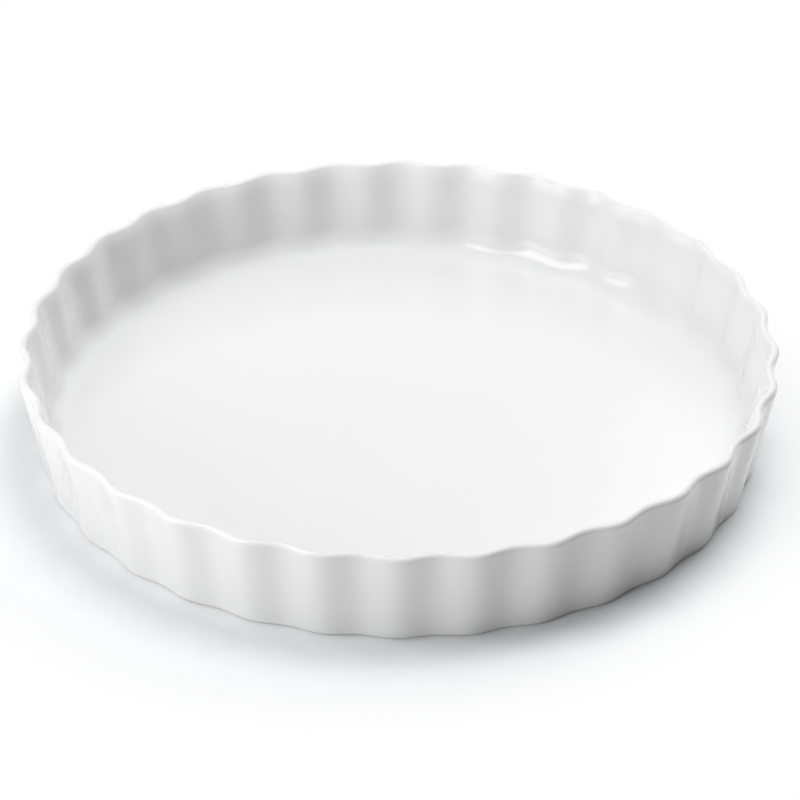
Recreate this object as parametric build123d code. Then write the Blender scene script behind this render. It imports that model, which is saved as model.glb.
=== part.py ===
from build123d import *
from collections import namedtuple
import math
import os

# Fluted quiche dish, one piece of fired and glazed porcelain. Lengths in mm.
# It stands on z = 0 with its axis on Z, and one flute has its crest on +X.

# Outside of the wall, which leans out evenly from the foot to the lip
height = 40.0
foot_radius = 137.4            # level with the table, halfway from crest to hollow
rim_radius = 145.0             # level with the top of the lip, halfway likewise

# Flutes, deepest at the lip and softer towards the foot
flute_count = 32
rim_flute_depth = 2.7          # from crest to hollow
foot_flute_depth = 1.6
inner_rim_flute_depth = 2.5    # the inside follows the outside a little softer
inner_foot_flute_depth = 1.3

# Thickness of the ware
wall = 4.2                     # measured level
floor_thickness = 4.3
lip_share = 0.8                # of the wall's thickness, in the full round of the lip

# Rounded edges, and the number of straight steps that each is built in
foot_edge_radius = 1.5         # outside, from the foot into the wall
foot_edge_steps = 3
lip_side_steps = 3
lip_roll_radius = 20.0         # inside, a slow roll from the wall out to the thin lip
lip_roll_steps = 2
corner_radius = 11.0           # inside, from the wall into the floor
corner_steps = 5

# Foot ring, left standing by a shallow hollow under the floor
foot_ring_width = 6.0
foot_ring_height = 1.2

# How far a cutting form runs past the face that it opens
overrun = 5.0

# Sizes that follow from those above
draft = math.atan2(rim_radius - foot_radius, height)
wall_thickness = wall * math.cos(draft)
lip_radius = lip_share * wall_thickness / 2
floor_top = foot_ring_height + floor_thickness

# One level outline of the dish: its height, middle radius and flute depth
Ring = namedtuple("Ring", "z radius depth")


def between(foot_value, rim_value, z):
    """A size of the wall at one height, on the straight line from foot to rim."""
    return foot_value + (rim_value - foot_value) * z / height


def arc_points(centre_radius, centre_z, radius, start, end, steps):
    """Points (radius, z) along an arc of the dish's section, first and last included."""
    for step in range(steps + 1):
        angle = start + (end - start) * step / steps
        yield (centre_radius + radius * math.cos(angle),
               centre_z + radius * math.sin(angle))


def outer_depth(z):
    return between(foot_flute_depth, rim_flute_depth, z)


def inner_depth(z):
    return between(inner_foot_flute_depth, inner_rim_flute_depth, z)


def foot_edge_rings():
    """From the foot ring's flat face round into the outside of the wall."""
    centre = (between(foot_radius, rim_radius, foot_edge_radius)
              - foot_edge_radius / math.cos(draft))
    points = arc_points(centre, foot_edge_radius, foot_edge_radius,
                        -math.pi / 2, -draft, foot_edge_steps)
    return [Ring(z, radius, outer_depth(z)) for radius, z in points]


def lip_rings():
    """Up over the lip, from the outside of the wall to the inside, and down its roll.

    The roll turns just as far as takes up the difference between the wall's thickness
    and the lip's, and it runs on from the lip's round without an edge.
    """
    centre_z = height - lip_radius
    centre = between(foot_radius, rim_radius, centre_z) - lip_radius / math.cos(draft)
    extra_radius = lip_roll_radius - lip_radius
    extra_thickness = wall_thickness - 2 * lip_radius
    roll_start = math.pi - draft - math.acos(1 - extra_thickness / extra_radius)
    up = arc_points(centre, centre_z, lip_radius, -draft, math.pi / 2, lip_side_steps)
    down = arc_points(centre, centre_z, lip_radius,
                      math.pi / 2, roll_start, lip_side_steps)
    roll = arc_points(centre - extra_radius * math.cos(roll_start),
                      centre_z - extra_radius * math.sin(roll_start),
                      lip_roll_radius, roll_start, math.pi - draft, lip_roll_steps)
    points = list(up) + list(down)[1:]
    rings = []
    for place, (radius, z) in enumerate(points):
        crossed = place / (len(points) - 1)
        depth = outer_depth(z) * (1 - crossed) + inner_depth(z) * crossed
        rings.append(Ring(z, radius, depth))
    rings += [Ring(z, radius, inner_depth(z)) for radius, z in list(roll)[1:]]
    return rings


def corner_rings():
    """From the inside of the wall round into the flat floor, where the flutes end."""
    centre_z = floor_top + corner_radius
    centre = (between(foot_radius, rim_radius, centre_z) - wall
              - corner_radius / math.cos(draft))
    points = list(arc_points(centre, centre_z, corner_radius,
                             -draft, -math.pi / 2, corner_steps))
    start_depth = inner_depth(points[0][1])
    return [Ring(z, radius, start_depth * (1 - place / corner_steps))
            for place, (radius, z) in enumerate(points)]


def fluted_outline(ring):
    """A level outline with an arc for the crest and the hollow of each flute.

    Neighbouring arcs are tangent, because they meet at the geometric mean of the
    crest's and the hollow's radius.
    """
    crest_radius = ring.radius + ring.depth / 2
    hollow_radius = ring.radius - ring.depth / 2
    crest = Vector(crest_radius, 0, ring.z)
    hollow = Vector(hollow_radius, 0, ring.z)
    meeting = Vector(math.sqrt(crest_radius * hollow_radius), 0, ring.z)
    pitch = 360 / flute_count
    arcs = []
    for flute in range(flute_count):
        middle = flute * pitch
        before, after, beyond = (
            meeting.rotate(Axis.Z, middle + quarters * pitch / 4) for quarters in (-1, 1, 3))
        arcs.append(ThreePointArc(before, crest.rotate(Axis.Z, middle), after))
        arcs.append(ThreePointArc(after, hollow.rotate(Axis.Z, middle + pitch / 2), beyond))
    return Wire(arcs)


def foot_hollow():
    """The shallow hollow inside the foot ring, with a side that slopes at 45 degrees."""
    foot_flat_radius = foot_edge_rings()[0].radius - foot_flute_depth / 2
    mouth = foot_flat_radius - foot_ring_width
    return Solid.make_cone(mouth + overrun, mouth - foot_ring_height,
                           foot_ring_height + overrun, Plane.XY.offset(-overrun))


def dish_body():
    """The ware: outlines ruled one to the next up the outside, over the lip and down."""
    rings = foot_edge_rings() + lip_rings() + corner_rings()
    ware = Solid.make_loft([fluted_outline(ring) for ring in rings], ruled=True)
    return ware - foot_hollow()


os.makedirs("parts", exist_ok=True)
export_step(dish_body(), "parts/dish_body.step")
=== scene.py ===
import math

import bpy
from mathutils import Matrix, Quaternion, Vector


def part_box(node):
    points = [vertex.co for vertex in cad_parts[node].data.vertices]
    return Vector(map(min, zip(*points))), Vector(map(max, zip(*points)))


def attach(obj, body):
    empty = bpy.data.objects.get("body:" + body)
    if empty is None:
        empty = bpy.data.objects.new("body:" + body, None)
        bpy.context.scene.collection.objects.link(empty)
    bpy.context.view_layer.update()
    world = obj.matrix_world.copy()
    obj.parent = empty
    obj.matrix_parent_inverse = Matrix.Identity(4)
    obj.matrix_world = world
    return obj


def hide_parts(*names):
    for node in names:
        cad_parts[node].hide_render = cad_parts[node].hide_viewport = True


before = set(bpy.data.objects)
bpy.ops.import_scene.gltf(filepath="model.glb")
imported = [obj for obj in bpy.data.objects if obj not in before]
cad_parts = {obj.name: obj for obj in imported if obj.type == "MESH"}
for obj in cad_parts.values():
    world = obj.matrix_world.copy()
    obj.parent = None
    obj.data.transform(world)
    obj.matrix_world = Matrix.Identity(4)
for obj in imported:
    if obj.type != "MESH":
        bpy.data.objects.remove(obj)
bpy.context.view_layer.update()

scene = bpy.context.scene

# The camera stands some 1.6 m from the dish and looks down at its middle through a
# long lens, a little out of level, as it would on a tripod beside a table.
mm = 0.001
image_width = 800
focal_pixels = 4135.8
sensor_width = 36.0
look_down = math.radians(32.38)
camera_roll = math.radians(0.444)
camera_distance = 1625.7 * mm
aim_point = Vector((0.6 * mm, 23.1 * mm, 0))

view_direction = Vector((0, math.cos(look_down), -math.sin(look_down)))
camera = bpy.data.objects.new("camera", bpy.data.cameras.new("camera"))
camera.data.sensor_width = sensor_width
camera.data.lens = sensor_width * focal_pixels / image_width
camera.location = aim_point - view_direction * camera_distance
camera.rotation_mode = "QUATERNION"
camera.rotation_quaternion = (view_direction.to_track_quat("-Z", "Y")
                              @ Quaternion((0, 0, 1), camera_roll))
scene.collection.objects.link(camera)
scene.camera = camera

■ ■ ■

GOAL: Include the first line, the line containing "return foot_value +", and every line between them, copied exactly from the material above; output no other line.

TASK ANSWER:
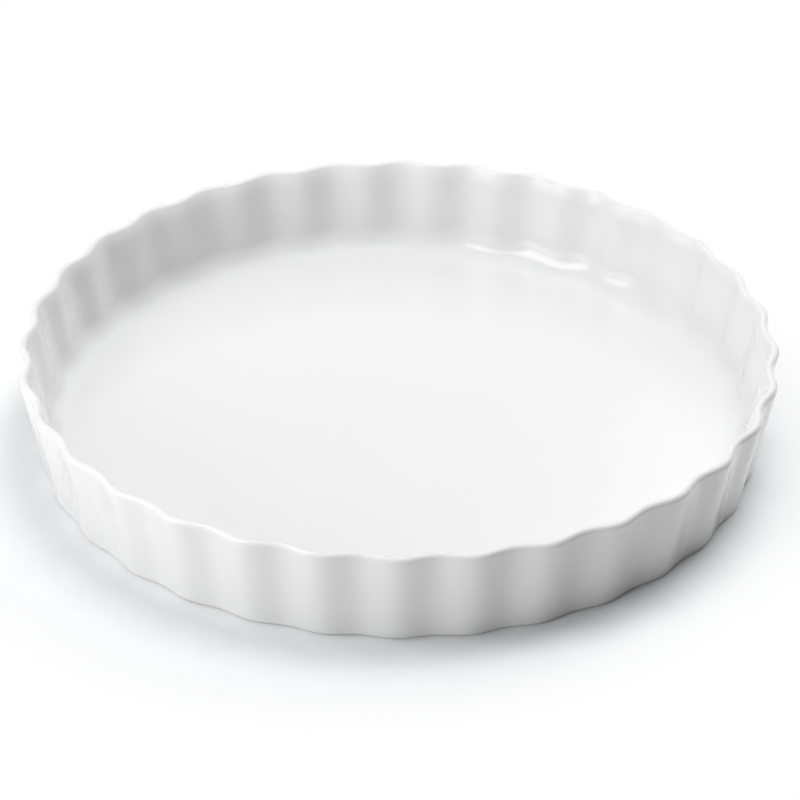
Recreate this object as parametric build123d code. Then write the Blender scene script behind this render. It imports that model, which is saved as model.glb.
=== part.py ===
from build123d import *
from collections import namedtuple
import math
import os

# Fluted quiche dish, one piece of fired and glazed porcelain. Lengths in mm.
# It stands on z = 0 with its axis on Z, and one flute has its crest on +X.

# Outside of the wall, which leans out evenly from the foot to the lip
height = 40.0
foot_radius = 137.4            # level with the table, halfway from crest to hollow
rim_radius = 145.0             # level with the top of the lip, halfway likewise

# Flutes, deepest at the lip and softer towards the foot
flute_count = 32
rim_flute_depth = 2.7          # from crest to hollow
foot_flute_depth = 1.6
inner_rim_flute_depth = 2.5    # the inside follows the outside a little softer
inner_foot_flute_depth = 1.3

# Thickness of the ware
wall = 4.2                     # measured level
floor_thickness = 4.3
lip_share = 0.8                # of the wall's thickness, in the full round of the lip

# Rounded edges, and the number of straight steps that each is built in
foot_edge_radius = 1.5         # outside, from the foot into the wall
foot_edge_steps = 3
lip_side_steps = 3
lip_roll_radius = 20.0         # inside, a slow roll from the wall out to the thin lip
lip_roll_steps = 2
corner_radius = 11.0           # inside, from the wall into the floor
corner_steps = 5

# Foot ring, left standing by a shallow hollow under the floor
foot_ring_width = 6.0
foot_ring_height = 1.2

# How far a cutting form runs past the face that it opens
overrun = 5.0

# Sizes that follow from those above
draft = math.atan2(rim_radius - foot_radius, height)
wall_thickness = wall * math.cos(draft)
lip_radius = lip_share * wall_thickness / 2
floor_top = foot_ring_height + floor_thickness

# One level outline of the dish: its height, middle radius and flute depth
Ring = namedtuple("Ring", "z radius depth")


def between(foot_value, rim_value, z):
    """A size of the wall at one height, on the straight line from foot to rim."""
    return foot_value + (rim_value - foot_value) * z / height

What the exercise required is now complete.